──────── INPUT MATERIAL ────────

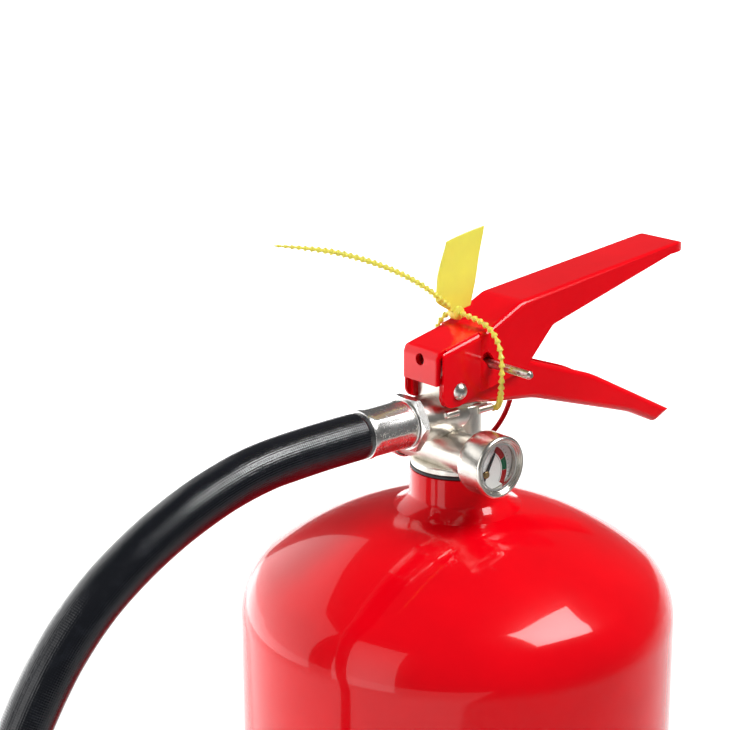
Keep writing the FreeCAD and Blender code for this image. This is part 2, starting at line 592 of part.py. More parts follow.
def carrying_handle():
    """Pressed channel, open above, whose cheeks hold the valve's head at the front."""
    outer = side_plate(HANDLE_SIDE, -HANDLE_W, HANDLE_W)

    def low_fold(middle):
        h = middle.z - NECK_Z
        return abs(middle.y) > HANDLE_W - 0.1 and middle.x > 13.0 and h < handle_bottom(middle.x) + 1.5

    outer = fillet_long_edges(outer, 2.2, low_fold).common(plan_plate(handle_plan(0), -10, 60))
    bend, dip, end = [(c[0], c[1] + SHEET_T, c[2]) for c in HANDLE_SIDE[3:6]]
    inner_side = [(HANDLE_WEB_X, 60.0, 0), (HANDLE_WEB_X, 22.8 + SHEET_T, 0), bend, dip,
                  (end[0] + 1.0, end[1], 0), (end[0] + 20.0, end[1], 0), (end[0] + 20.0, 60.0, 0)]
    cavity = side_plate(inner_side, -20, 20).common(plan_plate(handle_plan(SHEET_T), -10, 60))
    width = HANDLE_W - SHEET_T
    front = Part.makeBox(HANDLE_WEB_X + 20, 2 * width, 80, at(-20, -width, -10))
    handle = outer.cut(cavity).cut(front)
    for x, h, radius in ((PIVOT[0], PIVOT[1], RIVET_R + 0.05), (SAFETY[0], SAFETY[1], PIN_HOLE_R),
                         (ROLL_PIN[0], ROLL_PIN[1], ROLL_PIN_R)):
        handle = handle.cut(cylinder(radius, at(x, -20, h), at(x, 20, h)))
    return handle


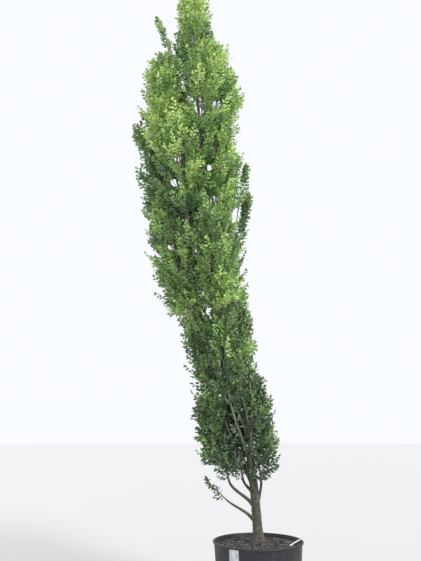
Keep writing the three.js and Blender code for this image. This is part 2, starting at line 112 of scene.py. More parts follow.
rim_foot = pot_height - rim_depth
inside_top = wall_top_radius - pot_wall
# Radius and height of each ring, from the underside up the wall, over the rim and down the inside
pot_profile = [
    (foot_radius - 0.008, 0.0),
    (foot_radius - 0.003, 0.002),
    (wall_radius(0.008), 0.008),
    *hoop(0.060),
    (wall_radius(0.2), 0.2),
    *hoop(0.330),
    (wall_radius(0.45), 0.45),
    (wall_radius(rim_foot - 0.004), rim_foot - 0.004),
    (wall_radius(rim_foot) + 0.002, rim_foot),
    (rim_radius - 0.003, rim_foot + 0.0005),
    (rim_radius, rim_foot + 0.003),
    (rim_radius, pot_height - 0.005),
    (rim_radius - 0.0015, pot_height - 0.0015),
    (rim_radius - 0.005, pot_height),
    (inside_top + 0.005, pot_height),
    (inside_top + 0.0015, pot_height - 0.0015),
    (inside_top, pot_height - 0.005),
    (wall_radius(0.3) - pot_wall, 0.3),
    (wall_radius(pot_wall) - pot_wall, pot_wall),
]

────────

> _DESCRIPTION OF THE TASK_
Every line of the data above should be reproduced word for word.

> _SOLUTION TO THIS EXERCISE_
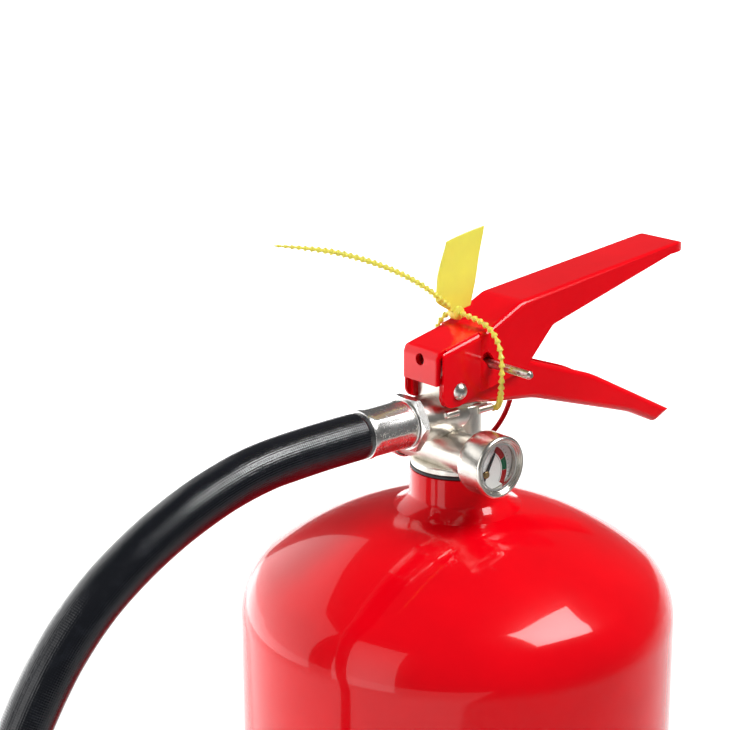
Keep writing the FreeCAD and Blender code for this image. This is part 2, starting at line 592 of part.py. More parts follow.
def carrying_handle():
    """Pressed channel, open above, whose cheeks hold the valve's head at the front."""
    outer = side_plate(HANDLE_SIDE, -HANDLE_W, HANDLE_W)

    def low_fold(middle):
        h = middle.z - NECK_Z
        return abs(middle.y) > HANDLE_W - 0.1 and middle.x > 13.0 and h < handle_bottom(middle.x) + 1.5

    outer = fillet_long_edges(outer, 2.2, low_fold).common(plan_plate(handle_plan(0), -10, 60))
    bend, dip, end = [(c[0], c[1] + SHEET_T, c[2]) for c in HANDLE_SIDE[3:6]]
    inner_side = [(HANDLE_WEB_X, 60.0, 0), (HANDLE_WEB_X, 22.8 + SHEET_T, 0), bend, dip,
                  (end[0] + 1.0, end[1], 0), (end[0] + 20.0, end[1], 0), (end[0] + 20.0, 60.0, 0)]
    cavity = side_plate(inner_side, -20, 20).common(plan_plate(handle_plan(SHEET_T), -10, 60))
    width = HANDLE_W - SHEET_T
    front = Part.makeBox(HANDLE_WEB_X + 20, 2 * width, 80, at(-20, -width, -10))
    handle = outer.cut(cavity).cut(front)
    for x, h, radius in ((PIVOT[0], PIVOT[1], RIVET_R + 0.05), (SAFETY[0], SAFETY[1], PIN_HOLE_R),
                         (ROLL_PIN[0], ROLL_PIN[1], ROLL_PIN_R)):
        handle = handle.cut(cylinder(radius, at(x, -20, h), at(x, 20, h)))
    return handle


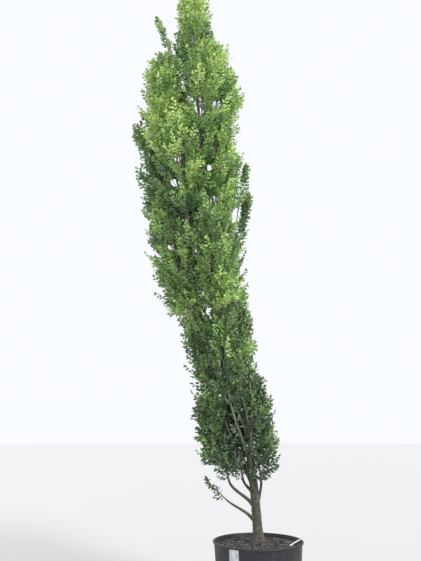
Keep writing the three.js and Blender code for this image. This is part 2, starting at line 112 of scene.py. More parts follow.
rim_foot = pot_height - rim_depth
inside_top = wall_top_radius - pot_wall
# Radius and height of each ring, from the underside up the wall, over the rim and down the inside
pot_profile = [
    (foot_radius - 0.008, 0.0),
    (foot_radius - 0.003, 0.002),
    (wall_radius(0.008), 0.008),
    *hoop(0.060),
    (wall_radius(0.2), 0.2),
    *hoop(0.330),
    (wall_radius(0.45), 0.45),
    (wall_radius(rim_foot - 0.004), rim_foot - 0.004),
    (wall_radius(rim_foot) + 0.002, rim_foot),
    (rim_radius - 0.003, rim_foot + 0.0005),
    (rim_radius, rim_foot + 0.003),
    (rim_radius, pot_height - 0.005),
    (rim_radius - 0.0015, pot_height - 0.0015),
    (rim_radius - 0.005, pot_height),
    (inside_top + 0.005, pot_height),
    (inside_top + 0.0015, pot_height - 0.0015),
    (inside_top, pot_height - 0.005),
    (wall_radius(0.3) - pot_wall, 0.3),
    (wall_radius(pot_wall) - pot_wall, pot_wall),
]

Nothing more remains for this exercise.